Zum
zweiten Male kehrt der Tag wieder, an dem mich die Feinde zwangen,
Deutschlands Söhne zu den Waffen zu rufen, um die Ehre und den
Bestand des Reichs zu schützen. Zwei Jahre beispiellosen
Heldenmuts in Taten und Leiden hat das deutsche Volk durchmessen,
Heer und Flotte haben im Verein mit den treuen und tapferen
Bundesgenossen in Angriff und Abwehr den höchsten Ruhm erworben.
Viele Tausende unserer Brüder haben ihre Treue gegen das
Vaterland mit ihrem Blute besiegelt. In West und Ost bestehen
unsere heldenmütigen Feldgrauen in unerschütterlicher Festigkeit
den gewaltigen Ansturm des Gegners. Unsere junge Flotte hat am
ruhmreichen Tage von Skagerrak der englischen Armada einen harten
Schlag versetzt.
Leuchtend stehen mir die Taten nie ermüdenden Opfermutes und
treuer Kameradschaft an der Front vor Augen.

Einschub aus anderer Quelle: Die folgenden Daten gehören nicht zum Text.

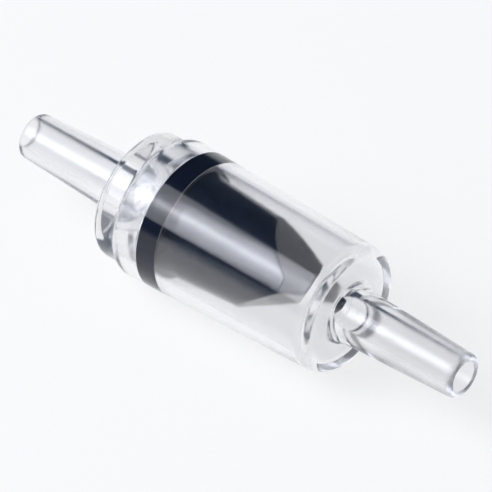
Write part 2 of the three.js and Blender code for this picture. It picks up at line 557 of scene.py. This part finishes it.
def room():
    """Dark blue-grey room. Its walls glow low down, but not behind the valve on its outlet side."""
    world = bpy.data.worlds.new("room")
    world.use_nodes = True
    nodes, links = world.node_tree.nodes, world.node_tree.links
    background = nodes["Background"]
    place = nodes.new("ShaderNodeTexCoord")
    split = nodes.new("ShaderNodeSeparateXYZ")
    links.new(place.outputs["Generated"], split.inputs["Vector"])
    height = smooth_step(nodes, links, split.outputs["Z"], low=0.0, high=0.13)
    behind = smooth_step(nodes, links, split.outputs["Y"], low=0.1, high=0.5)
    not_left = smooth_step(nodes, links, split.outputs["X"], low=-0.4, high=-0.1)
    behind_right = nodes.new("ShaderNodeMath")
    behind_right.operation = "MULTIPLY"
    links.new(behind, behind_right.inputs[0])
    links.new(not_left, behind_right.inputs[1])
    darkness = nodes.new("ShaderNodeMath")
    darkness.operation = "MAXIMUM"
    links.new(height, darkness.inputs[0])
    links.new(behind_right.outputs["Value"], darkness.inputs[1])
    tint = nodes.new("ShaderNodeMix")
    tint.data_type = "RGBA"
    tint.inputs["A"].default_value = (0.62, 0.66, 0.73, 1)
    tint.inputs["B"].default_value = (0.045, 0.062, 0.095, 1)
    links.new(darkness.outputs["Value"], tint.inputs["Factor"])
    links.new(tint.outputs["Result"], background.inputs["Color"])
    background.inputs["Strength"].default_value = 1.0
    bpy.context.scene.world = world


def camera():
    """Long lens from above the outlet end. The shift centres the valve in the picture."""
    direction = direction_to(40.33, 41.5)
    distance_m = 2.0
    view_width_m = 0.042708333
    shift_right_m, shift_up_m = -0.00011, 0.00078
    sensor_mm = 36
    data = bpy.data.cameras.new("camera")
    data.sensor_width = sensor_mm
    data.lens = sensor_mm * distance_m / view_width_m
    data.clip_start = 0.01
    eye = bpy.data.objects.new("camera", data)
    turn = direction.to_track_quat("Z", "Y")
    right, up = turn @ Vector((1, 0, 0)), turn @ Vector((0, 1, 0))
    eye.location = direction * distance_m + right * shift_right_m + up * shift_up_m
    eye.rotation_euler = turn.to_euler()
    bpy.context.scene.collection.objects.link(eye)
    bpy.context.scene.camera = eye


inlet_cap()
outlet_barrel()
duckbill_body()
duckbill_lips()
table()
softbox()
room()
camera()

scene = bpy.context.scene
scene.view_settings.view_transform = "Standard"
scene.cycles.max_bounces = 32
scene.cycles.transmission_bounces = 28
scene.cycles.glossy_bounces = 12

Aber auch daheim ist
Heldenmut: bei Mann und Frau, bei jung und alt, bei allen, die
Trauer und Sorge still und tapfer tragen, die ordnen helfen, um
die Leiden des Krieges zu mildern, in der Arbeit derer, die Tag
und Nacht unermüdlich schaffen, um unsere kämpfenden Brüder im
Schützengraben und auf der See mit allem notwendigen Rüstzeug zu
versorgen. Die Hoffnung der Feinde, uns in der Herstellung von
Kriegsmitteln zu überflügeln, wird ebenso zuschanden werden wie
ihr Plan, durch Hunger zu erzwingen, was ihr Schwert nicht
erreichen kann. Aus Deutschlands Fluren lohnt Gottes Gnade des
Landmanns Fleiß mit reicherer Frucht, als wir zu hoffen wagten. Süd
und Nord wetteifern darin, die rechten Wege für eine brüderliche
Verteilung von Nahrung und anderem Lebensbedarf zu finden.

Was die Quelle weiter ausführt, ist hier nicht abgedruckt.